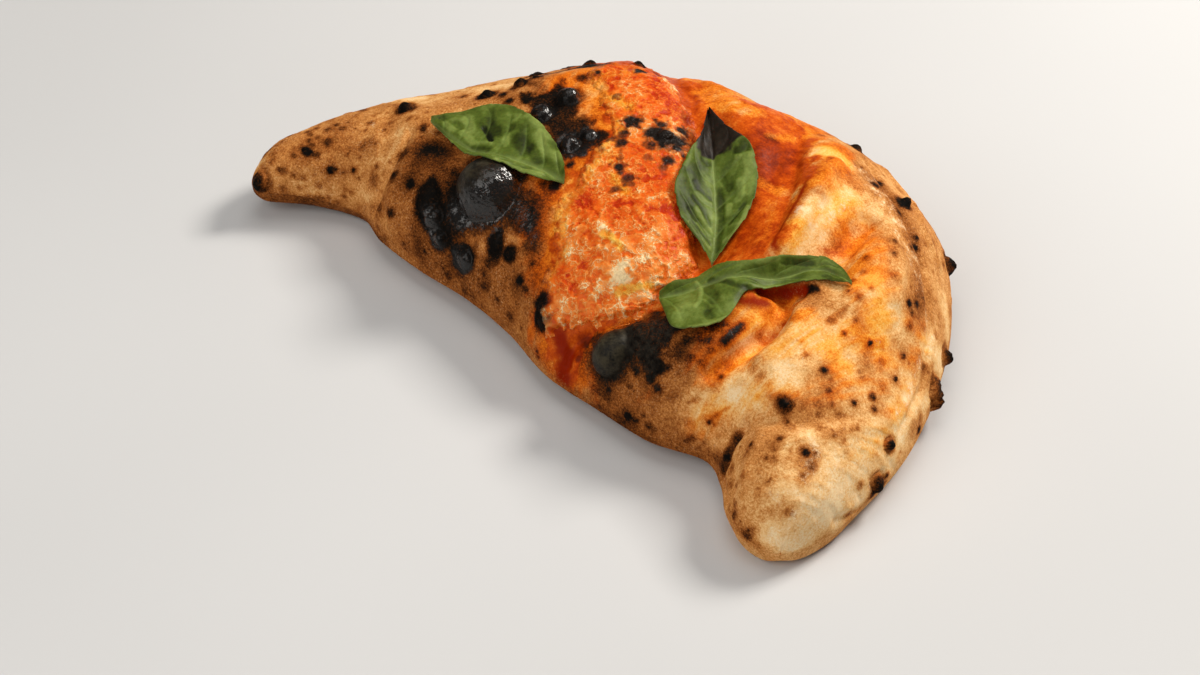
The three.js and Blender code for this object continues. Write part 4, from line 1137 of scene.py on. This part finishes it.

·····

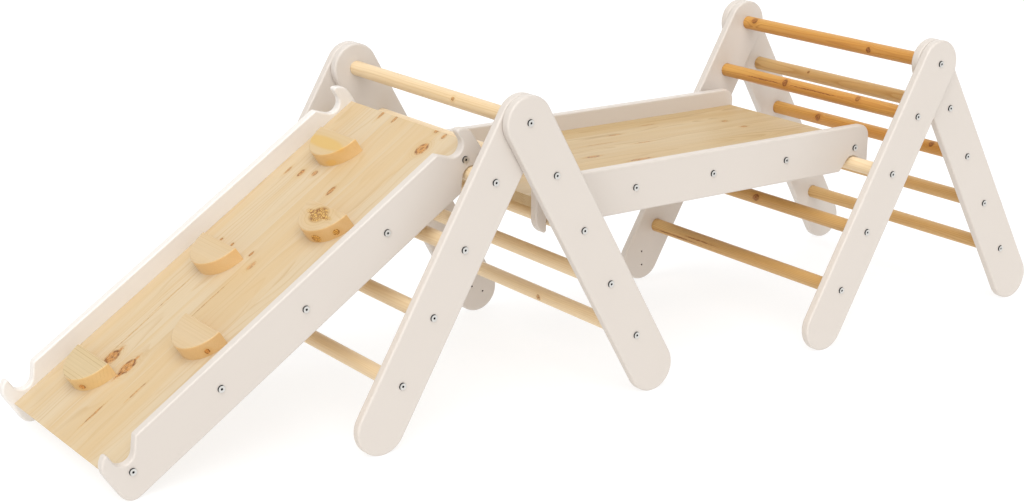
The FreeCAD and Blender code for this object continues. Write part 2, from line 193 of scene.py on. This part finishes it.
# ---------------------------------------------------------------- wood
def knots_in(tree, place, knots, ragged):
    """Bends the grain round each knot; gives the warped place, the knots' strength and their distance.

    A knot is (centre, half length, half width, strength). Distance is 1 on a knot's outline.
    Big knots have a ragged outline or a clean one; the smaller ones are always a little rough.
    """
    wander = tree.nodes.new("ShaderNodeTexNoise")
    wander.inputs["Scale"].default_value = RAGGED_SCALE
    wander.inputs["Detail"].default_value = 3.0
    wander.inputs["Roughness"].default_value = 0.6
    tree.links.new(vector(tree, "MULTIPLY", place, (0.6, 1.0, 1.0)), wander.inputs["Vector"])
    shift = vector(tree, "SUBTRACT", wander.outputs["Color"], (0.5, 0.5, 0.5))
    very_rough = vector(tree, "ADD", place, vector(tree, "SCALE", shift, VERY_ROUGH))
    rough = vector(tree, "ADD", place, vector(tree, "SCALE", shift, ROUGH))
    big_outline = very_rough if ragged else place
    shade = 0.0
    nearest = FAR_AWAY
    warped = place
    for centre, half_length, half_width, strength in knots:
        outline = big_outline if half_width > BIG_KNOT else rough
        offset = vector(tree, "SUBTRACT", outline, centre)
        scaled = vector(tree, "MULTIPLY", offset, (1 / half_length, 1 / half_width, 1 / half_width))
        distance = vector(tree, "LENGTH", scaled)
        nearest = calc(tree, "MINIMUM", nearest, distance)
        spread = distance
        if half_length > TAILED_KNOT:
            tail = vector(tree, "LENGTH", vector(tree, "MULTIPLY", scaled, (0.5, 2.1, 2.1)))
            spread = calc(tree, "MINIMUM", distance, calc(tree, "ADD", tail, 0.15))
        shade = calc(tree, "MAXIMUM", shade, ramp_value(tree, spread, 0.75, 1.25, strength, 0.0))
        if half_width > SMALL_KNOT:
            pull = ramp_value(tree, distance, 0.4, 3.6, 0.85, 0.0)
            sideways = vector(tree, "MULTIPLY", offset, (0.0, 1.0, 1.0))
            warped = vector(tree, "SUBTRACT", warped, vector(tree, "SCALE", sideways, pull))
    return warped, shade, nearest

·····

SET TASK
Your task is to give again the lines from the one containing "The FreeCAD and" to the one containing "and their distance.", both lines included, exactly and without anything added.

RESPONSE FOR THIS EXERCISE
The FreeCAD and Blender code for this object continues. Write part 2, from line 193 of scene.py on. This part finishes it.
# ---------------------------------------------------------------- wood
def knots_in(tree, place, knots, ragged):
    """Bends the grain round each knot; gives the warped place, the knots' strength and their distance.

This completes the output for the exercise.